Long Document Summarization Algorithm
Jump to navigation
Jump to search
A Long Document Summarization Algorithm is a document summarization algorithm that can be implemented by a long document summarization system (to solve long document summarization).
- Context:
- It can (typically) handle various document types, such as academic papers, legal documents, technical reports, and lengthy articles, characterized by their substantial length and complex structure.
- It may incorporate techniques from both Extractive Summarization and Abstractive Summarization to optimize the balance between accuracy and coherence in the generated summaries.

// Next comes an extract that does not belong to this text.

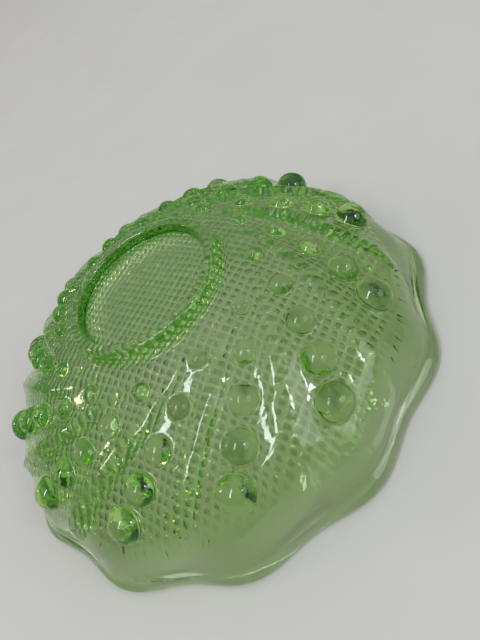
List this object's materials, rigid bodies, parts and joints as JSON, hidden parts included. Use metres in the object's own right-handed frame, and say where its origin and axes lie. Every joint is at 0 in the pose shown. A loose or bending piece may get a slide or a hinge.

- These algorithms are essential in areas where quick assimilation of large volumes of information is necessary, providing users with the ability to grasp the gist of a document without reading it in its entirety.
- ...
- Example(s):
- Counter-Example(s):
- Simple Keyword Extraction Algorithms that only highlight prominent terms without generating cohesive summaries.
- Short Document Summarization Algorithms tailored for brief texts like news articles or blog posts, where the challenge of managing extensive content does not apply.
- See: Extractive Summarization, Abstractive Summarization, Natural Language Processing (NLP), Text Summarization.
References
2022a
- (Kohee et al., 2022) ⇒ Huan Y. Kohee, Jiaxin Ju, Ming Liu, and Shirui Pan. (2022). “An Empirical Survey on Long Document Summarization: Datasets, Models, and Metrics.” ACM computing surveys 55, no. 8
- ABSTRACT: Long documents such as academic articles and business reports have been the standard format to detail out important issues and complicated subjects that require extra attention. An automatic summarization system that can effectively condense long documents into short and concise texts to encapsulate the most important information would thus be significant in aiding the reader’s comprehension. Recently, with the advent of neural architectures, significant research efforts have been made to advance automatic text summarization systems, and numerous studies on the challenges of extending these systems to the long document domain have emerged. In this survey, we provide a comprehensive overview of the research on long document summarization and a systematic evaluation across the three principal components of its research setting: benchmark datasets, summarization models, and evaluation metrics. For each component, we organize the literature within the context of long document summarization and conduct an empirical analysis to broaden the perspective on current research progress. The empirical analysis includes a study on the intrinsic characteristics of benchmark datasets, a multi-dimensional analysis of summarization models, and a review of the summarization evaluation metrics. Based on the overall findings, we conclude by proposing possible directions for future exploration in this rapidly growing field.
2022b
- (Ghadimi & Beigy, 2022) ⇒ Alireza Ghadimi, and Hamid Beigy. (2022). “Hybrid Multi-document Summarization Using Pre-trained Language Models.” Expert Systems with Applications 192
- ABSTRACT: Abstractive multi-document summarization is a type of automatic text summarization. It obtains information from multiple documents and generates a human-like summary from them. In this paper, we propose an abstractive multi-document summarization method called HMSumm. The proposed method is a combination of extractive and abstractive summarization approaches. First, it constructs an extractive summary from multiple input documents, and then uses it to generate the abstractive summary. Redundant information, which is a global problem in multi-document summarization, is managed in the first step. Specifically, the determinantal point process (DPP) is used to deal with redundancy. This step also controls the length of the input sequence for the abstractive summarization process. This step has two effects: The first is to reduce the computational time, and the second is to preserve the important parts of the input documents for an abstractive summarizer. We employ a deep submodular network (DSN) to determine the quality of the sentences in the extractive summary, and use BERT-based similarityies to compute the redundancy. The obtained extractive summary is fed into BART and T5 pre-trained models to generate two abstractive summaries. We use the diversity of sentences in each summary to select one of them as the final abstractive summary. To evaluate the performance of HMSumm, we use both human evaluations and ROUGE-based assessments, and compare it with several state-of-the-art methods. We use DUC 2002, DUC 2004, Multi-News, and CNN/DailyMail datasets to evaluate the algorithms. The experimental results show that HMSumm outperforms the related state-of-the-art algorithms.